Shinhan, which has accelerated efforts to expand its presence in Southeast Asia, operates banking subsidiaries in Cambodia, Vietnam and Indonesia and also has branches in the Philippines, Singapore and Myanmar.

Citi has been the largest commercial bank in the Philippines, which it entered in 1902. Its operations in Thailand are also considered attractive to Korean financial firms, because they have faced setbacks in reentering the country after pulling out during the 1997 Asian financial crisis, despite the Bank of Thailand's efforts to keep them there.

But at the same time, Shinhan has been wary of market watchers attaching too much importance to its previous study on Citi's Southeast Asian operations, because the U.S. firm has yet to disclose specific exit plans for those 13 countries.

“The basic role of our M&A department is studying companies that are expected to be put up for sale,” a Shinhan spokesman said. “The team is looking at other firms in addition to Citi.”

KB Financial Group, which is mentioned as one of the candidates to take over Citibank Korea's wealth management division, is also said to have reviewed the business structures of Citi's Southeast Asian operations, although it officially denied speculation that it is considering an acquisition.

“It is true that we started paying attention to the Southeast Asian market from last year, but we have never officially said that we are interested in Citi's operations,” noted a KB spokesman.

In contrast to the growing interest in Citi's Southeast Asian operations, Citibank Korea's retail banking business does not appear to be attractive to major financial groups because they do not need the bank's license or branches here.

“There is no reason for the nation's four-largest financial groups to be interested in Citi's commercial banking business in Korea, although they may consider the acquisitions of Citi's subsidiaries overseas as it has made inroads into many Southeast Asian countries,” an industry insider said.

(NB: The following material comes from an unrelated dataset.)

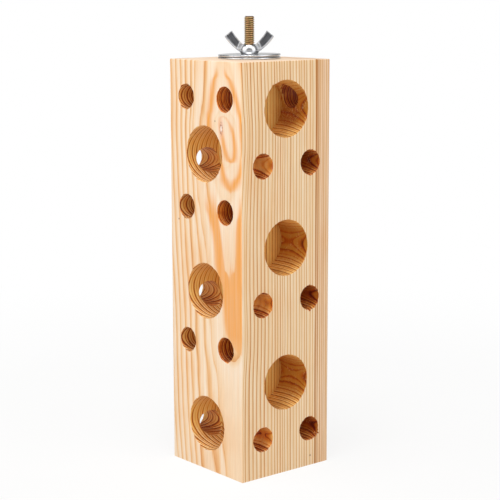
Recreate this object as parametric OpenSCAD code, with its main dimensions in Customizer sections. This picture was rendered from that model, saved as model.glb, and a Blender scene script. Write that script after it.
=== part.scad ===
// Bird perch: a drilled square post of softwood that hangs on a cage by a stud, two wide washers and a wing nut.
// Millimetres. +Z is up, the origin is the centre of the block's base.
// The front face looks along -Y and the right face along +X. The back and the left face repeat them.

/* [Block] */
// Side of the square wooden block
block_side = 69.5; // [66:0.5:84]
// Height of the wooden block
block_height = 254; // [250:1:300]
// Rounding of all the block's edges
edge_radius = 0.8; // [0.4:0.1:2]

/* [Treat holes] */
// Diameter of a flat-bottomed treat hole
treat_hole_d = 34.2; // [24:0.1:36]
// Depth of a treat hole
treat_hole_depth = 24.3; // [14:0.1:25]
// Height of the lowest treat hole on the front and back faces
front_treat_z = 30; // [20:0.5:36]
// Height of the lowest treat hole on the right and left faces
side_treat_z = 57.5; // [50:0.5:60]
// Rise from one treat or perch hole to the next on the same face
level_pitch = 84; // [76:0.5:85]
// Number of treat holes up each face
treat_levels = 3; // [1:1:3]

/* [Perch holes] */
// Diameter of a perch hole, which goes right through
perch_hole_d = 15.1; // [8:0.1:17]
// Distance between the two perch holes of a pair
pair_spacing = 37.4; // [30:0.1:42]
// How far each pair is drilled to the right of its face's middle
pair_shift = 0.4; // [0:0.1:2]
// Height of the lowest pair through the front face
front_pair_z = 80.4; // [74:0.1:86]
// Number of evenly spaced pairs through the front face
front_pair_levels = 2; // [1:1:2]
// Depth of the front face's top pair below the top of the block
top_pair_drop = 22.3; // [16:0.1:26]
// Height of the lowest pair through the right face
side_pair_z = 24.3; // [18:0.1:30]
// Number of pairs through the right face
side_pair_levels = 3; // [1:1:3]

/* [Hanger bolt] */
// Diameter over the machine thread's crests
stud_d = 6.3; // [5:0.05:8]
// Diameter at the machine thread's root
stud_root_d = 4.95; // [3.8:0.05:4.95]
// Pitch of the machine thread
stud_pitch = 1.27; // [1:0.01:1.5]
// Height of the bolt's tip above the top of the block
stud_rise = 25.6; // [20:0.1:40]
// Chamfer round the bolt's tip
tip_chamfer = 0.7; // [0.2:0.1:1]
// Diameter over the wood thread's crests
screw_d = 6.2; // [5.4:0.1:7]
// Diameter at the wood thread's root
screw_root_d = 4.4; // [3:0.1:4.8]
// Pitch of the wood thread
screw_pitch = 2.54; // [2:0.01:3]
// Length of the wood thread, without its point
screw_length = 20.4; // [14:0.1:24]
// Length of the wood thread's point
point_length = 3.6; // [2:0.1:5]
// Diameter of the plain shank between the two threads
shank_d = 5.5; // [4.8:0.1:6.2]
// Length of the plain shank, sunk below the top of the block
shank_length = 3.5; // [2:0.1:6]
// Clearance all round the plain shank in its hole
shank_play = 0.05; // [0.02:0.01:0.1]
// Space left in the pilot hole below the bolt's point
pilot_space = 1.5; // [0.5:0.1:4]

/* [Washers] */
// Outer diameter of each washer
washer_d = 38.1; // [30:0.1:45]
// Thickness of each washer
washer_t = 1.4; // [1:0.1:2.5]
// Chamfer on the washers' edges
washer_edge = 0.25; // [0.1:0.05:0.4]
// Clearance all round the bolt in each washer's hole
washer_play = 0.4; // [0.2:0.05:0.8]

/* [Wing nut] */
// Height of the nut's hub
hub_height = 5.9; // [5:0.1:8]
// Diameter of the hub's top
hub_top_d = 8.8; // [8.6:0.1:10]
// Largest diameter of the hub
hub_d = 12; // [11:0.1:13]
// Height of the hub's largest diameter above its seat
hub_belly_z = 1.8; // [1:0.1:2.4]
// Diameter of the hub's seat on the washer
hub_seat_d = 10; // [9:0.1:11]
// Clearance all round the bolt in the nut's hole
nut_play = 0.05; // [0.02:0.01:0.1]
// Countersink at each end of the nut's hole
bore_chamfer = 0.4; // [0.2:0.05:0.5]
// Distance of a wing's outer corner from the nut's axis
wing_reach = 14.7; // [13:0.1:18]
// Height of a wing's outer corner above the nut's seat
wing_corner_z = 10.7; // [9:0.1:13]
// Distance of a wing's upper corner from the nut's axis
wing_top_reach = 10.6; // [9:0.1:12]
// Height of a wing's upper corner above the nut's seat
wing_top_z = 13.7; // [13:0.1:17]
// Outward bulge of a wing's lower edge
wing_bulge = 0.9; // [0.3:0.1:1.6]
// Thickness of each wing
wing_t = 2.6; // [2:0.1:3.4]
// Depth of the sunk grip panel on each side of a wing
panel_depth = 0.4; // [0.2:0.05:0.6]
// Height of the grip ridges above the panel's floor
ridge_height = 0.25; // [0.1:0.05:0.4]
// Number of grip ridges across a panel
ridge_count = 6; // [3:1:9]
// Direction in plan in which the wings point at rest
nut_turn = 50.5; // [0:0.5:180]

/* [Hidden] */
$fn = 64;
overrun = 1;
half_side = block_side / 2;
front_turns = [0, 180];
side_turns = [90, 270];
pair_sides = [-1, 1];
lower_seat_z = block_height;
upper_seat_z = lower_seat_z + washer_t;
nut_seat_z = upper_seat_z + washer_t;
washer_bore_d = stud_d + 2 * washer_play;
nut_bore_d = stud_d + 2 * nut_play;
pilot_depth = shank_length + screw_length + point_length + pilot_space;
crest_share = 1 / 8;
root_share = 1 / 4;
wood_crest_share = 1 / 10;
wood_root_share = 1 / 2;
wing_root_z = hub_height - bore_chamfer;
wing_root_reach = hub_top_d / 2 - bore_chamfer;
wing_arc_steps = 12;
panel_root_share = 0.36;
panel_tip_share = 0.94;
panel_inner_share = 0.18;
panel_outer_share = 0.84;
ridge_share = 0.5;

// A cube with its base on z = 0, centred in plan, whose twelve edges are all rounded
module rounded_block() {
    intersection() {
        rounded_bar(block_side, block_side, block_height);
        translate([0, half_side, block_height / 2]) rotate([90, 0, 0])
            rounded_bar(block_side, block_height, block_side);
        translate([-half_side, 0, block_height / 2]) rotate([0, 90, 0])
            rounded_bar(block_height, block_side, block_side);
    }
}

// A bar that stands on z = 0 and has its four long edges rounded
module rounded_bar(width, depth, length) {
    linear_extrude(height = length) {
        square([width - 2 * edge_radius, depth], center = true);
        square([width, depth - 2 * edge_radius], center = true);
        for (side_x = pair_sides, side_y = pair_sides)
            translate([side_x * (width / 2 - edge_radius), side_y * (depth / 2 - edge_radius)])
                circle(r = edge_radius);
    }
}

// The treat holes of one face, drilled from the face that looks along -Y
module treat_holes(first_z) {
    for (level = [0 : treat_levels - 1])
        translate([0, -half_side - overrun, first_z + level * level_pitch]) rotate([-90, 0, 0])
            cylinder(d = treat_hole_d, h = treat_hole_depth + overrun);
}

// One pair of perch holes, drilled through from the face that looks along -Y
module perch_pair(height) {
    for (side = pair_sides)
        translate([pair_shift + side * pair_spacing / 2, -half_side - overrun, height]) rotate([-90, 0, 0])
            cylinder(d = perch_hole_d, h = block_side + 2 * overrun);
}

// The hole for the hanger bolt: a pilot that its wood thread cuts into, opened up for the plain shank
module bolt_hole() {
    translate([0, 0, block_height - pilot_depth])
        cylinder(d = screw_root_d, h = pilot_depth + overrun);
    translate([0, 0, block_height - shank_length])
        cylinder(d = shank_d + 2 * shank_play, h = shank_length + overrun);
}

// The drilled block of pale softwood
module wood_block() {
    color("burlywood") difference() {
        rounded_block();
        for (turn = front_turns) rotate(turn) treat_holes(front_treat_z);
        for (turn = side_turns) rotate(turn) treat_holes(side_treat_z);
        for (level = [0 : front_pair_levels - 1]) perch_pair(front_pair_z + level * level_pitch);
        perch_pair(block_height - top_pair_drop);
        rotate(side_turns[0])
            for (level = [0 : side_pair_levels - 1]) perch_pair(side_pair_z + level * level_pitch);
        bolt_hole();
    }
}

// Outline points of one thread ridge, from its lower root flat to its upper flank's foot
function ridge_points(base_z, pitch, root_r, crest_r, root_flat, crest_flat) =
    let (flank = (1 - root_flat - crest_flat) / 2)
    [[root_r, base_z],
     [root_r, base_z + pitch * root_flat],
     [crest_r, base_z + pitch * (root_flat + flank)],
     [crest_r, base_z + pitch * (root_flat + flank + crest_flat)]];

// Half section of a threaded rod that stands on z = 0, one ridge to each pitch
module thread_section(length, pitch, root_d, crest_d, root_flat, crest_flat) {
    ridges = floor(length / pitch);
    polygon(concat(
        [[0, 0]],
        [for (i = [0 : ridges - 1])
            for (p = ridge_points(i * pitch, pitch, root_d / 2, crest_d / 2, root_flat, crest_flat)) p],
        [[root_d / 2, ridges * pitch], [root_d / 2, length], [0, length]]));
}

// Half section that trims the machine thread to a chamfered tip
module tip_section(length) {
    polygon([
        [0, -overrun],
        [stud_d, -overrun],
        [stud_d, length - tip_chamfer],
        [stud_d / 2, length - tip_chamfer],
        [stud_d / 2 - tip_chamfer, length],
        [0, length]]);
}

// The double-ended bolt: machine thread above the block, plain shank, wood thread and point inside it
module hanger_bolt() {
    color("goldenrod") {
        translate([0, 0, block_height]) rotate_extrude()
            intersection() {
                thread_section(stud_rise, stud_pitch, stud_root_d, stud_d, root_share, crest_share);
                tip_section(stud_rise);
            }
        translate([0, 0, block_height - shank_length]) cylinder(d = shank_d, h = shank_length);
        translate([0, 0, block_height - shank_length - screw_length]) rotate_extrude()
            thread_section(screw_length, screw_pitch, screw_root_d, screw_d, wood_root_share, wood_crest_share);
        translate([0, 0, block_height - shank_length - screw_length - point_length])
            cylinder(d1 = 0, d2 = screw_root_d, h = point_length);
    }
}

// A flat ring with its four edges chamfered, standing on z = 0
module washer() {
    rotate_extrude()
        polygon([
            [washer_bore_d / 2 + washer_edge, 0],
            [washer_d / 2 - washer_edge, 0],
            [washer_d / 2, washer_edge],
            [washer_d / 2, washer_t - washer_edge],
            [washer_d / 2 - washer_edge, washer_t],
            [washer_bore_d / 2 + washer_edge, washer_t],
            [washer_bore_d / 2, washer_t - washer_edge],
            [washer_bore_d / 2, washer_edge]]);
}

// The washer that lies on the block
module lower_washer() {
    color("silver") translate([0, 0, lower_seat_z]) washer();
}

// The washer that the nut presses down, with the cage wires between it and the lower one
module upper_washer() {
    color("gainsboro") translate([0, 0, upper_seat_z]) washer();
}

// The round hub: a belly near the seat, drawn in to the top
module hub() {
    rotate_extrude()
        polygon([
            [0, 0],
            [hub_seat_d / 2, 0],
            [hub_d / 2, hub_belly_z],
            [hub_top_d / 2, hub_height],
            [0, hub_height]]);
}

// Corners of the wing in its own plane: x is the distance from the axis, y the height above the seat
wing_foot = [hub_seat_d / 2, hub_belly_z / 4];
wing_root = [wing_root_reach, wing_root_z];
wing_outer = [wing_reach, wing_corner_z];
wing_upper = [wing_top_reach, wing_top_z];

// A point on the wing's lower edge, bulged outwards, at a share of the way from its foot to its outer corner
function lower_edge(along) =
    let (chord = wing_outer - wing_foot, across = [chord[1], -chord[0]] / norm(chord))
    wing_foot + along * chord + 4 * along * (1 - along) * wing_bulge * across;

// A point on the wing, at a share along it from the hub and a share across it from the upper edge
function on_wing(along, over) =
    (1 - over) * (wing_root + along * (wing_upper - wing_root)) + over * lower_edge(along);

// Outline of one wing
module wing_outline() {
    polygon(concat(
        [[0, wing_root_z], wing_root, wing_upper],
        [for (i = [wing_arc_steps : -1 : 0]) lower_edge(i / wing_arc_steps)],
        [[0, hub_belly_z / 4]]));
}

// A four-sided patch of the wing between two shares along it
module wing_patch(from, to) {
    polygon([
        on_wing(from, panel_inner_share), on_wing(to, panel_inner_share),
        on_wing(to, panel_outer_share), on_wing(from, panel_outer_share)]);
}

// One wing: a plate with a sunk, ridged grip panel on each side
module wing() {
    ridge_step = (panel_tip_share - panel_root_share) / ridge_count;
    rotate([90, 0, 0]) difference() {
        linear_extrude(height = wing_t, center = true) wing_outline();
        for (side = pair_sides)
            translate([0, 0, side * wing_t / 2]) linear_extrude(height = 2 * panel_depth, center = true)
                wing_patch(panel_root_share, panel_tip_share);
    }
    rotate([90, 0, 0])
        for (i = [0 : ridge_count - 1])
            linear_extrude(height = wing_t - 2 * (panel_depth - ridge_height), center = true)
                wing_patch(
                    panel_root_share + ridge_step * (i + ridge_share / 2),
                    panel_root_share + ridge_step * (i + 1 - ridge_share / 2));
}

// The hole through the nut, countersunk at both ends
module nut_hole() {
    translate([0, 0, -overrun]) cylinder(d = nut_bore_d, h = hub_height + 2 * overrun);
    cylinder(d1 = nut_bore_d + 2 * bore_chamfer, d2 = nut_bore_d, h = bore_chamfer);
    translate([0, 0, hub_height - bore_chamfer])
        cylinder(d1 = nut_bore_d, d2 = nut_bore_d + 2 * bore_chamfer, h = bore_chamfer);
}

// The wing nut on its stud
module wing_nut() {
    color("lightgray") translate([0, 0, nut_seat_z]) rotate(nut_turn) difference() {
        union() {
            hub();
            wing();
            rotate(180) wing();
        }
        nut_hole();
    }
}

wood_block();
hanger_bolt();
lower_washer();
upper_washer();
wing_nut();
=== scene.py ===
import math
from functools import partialmethod

import bmesh
import bpy
from mathutils import Matrix, Vector, noise


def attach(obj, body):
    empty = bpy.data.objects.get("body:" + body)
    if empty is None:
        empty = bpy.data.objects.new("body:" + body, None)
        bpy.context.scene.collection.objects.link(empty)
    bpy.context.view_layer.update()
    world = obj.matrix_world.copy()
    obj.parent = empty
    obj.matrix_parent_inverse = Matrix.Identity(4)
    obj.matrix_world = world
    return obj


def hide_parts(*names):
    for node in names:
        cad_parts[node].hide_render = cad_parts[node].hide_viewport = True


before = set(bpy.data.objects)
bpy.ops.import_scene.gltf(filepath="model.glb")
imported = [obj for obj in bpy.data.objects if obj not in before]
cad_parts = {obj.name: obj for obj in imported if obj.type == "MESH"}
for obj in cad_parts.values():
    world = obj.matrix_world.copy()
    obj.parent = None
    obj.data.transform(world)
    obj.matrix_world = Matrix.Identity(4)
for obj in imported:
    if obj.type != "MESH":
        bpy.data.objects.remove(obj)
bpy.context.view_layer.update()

mm = 0.001  # sizes below are in millimetres, the scene is in metres
scene = bpy.context.scene


def tone(red, green, blue):
    # a colour picked in an image editor (0-255), as the linear colour that Blender wants
    def linear(value):
        value = value / 255
        return value / 12.92 if value <= 0.04045 else ((value + 0.055) / 1.055) ** 2.4
    return linear(red), linear(green), linear(blue), 1


def greys(*stops):
    # the stops of a grey ramp, from (place, brightness) pairs
    return [(place, (level, level, level, 1)) for place, level in stops]


def grain(x, y, z, scale=1.0, seed=0):
    # smooth noise between about -1 and 1
    return noise.noise(Vector((x * scale + seed * 17.3, y * scale - seed * 5.1, z * scale + seed * 9.7)))


def smoothBetween(low, high, value):
    share = min(max((value - low) / (high - low), 0), 1)
    return share * share * (3 - 2 * share)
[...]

Citibank Korea has faced worsening profits, yet has been passive about pursuing new businesses, such as MyData. The bank's union is also threatening to stage an all-out strike against any personnel restructuring.

Such factors are unfavorable for the envisioned sale of Citibank Korea's consumer banking operations. Although the bank's board members are expected to discuss the exit next Tuesday, a source familiar with the issue said the lender's retail banking business will be put up for sale.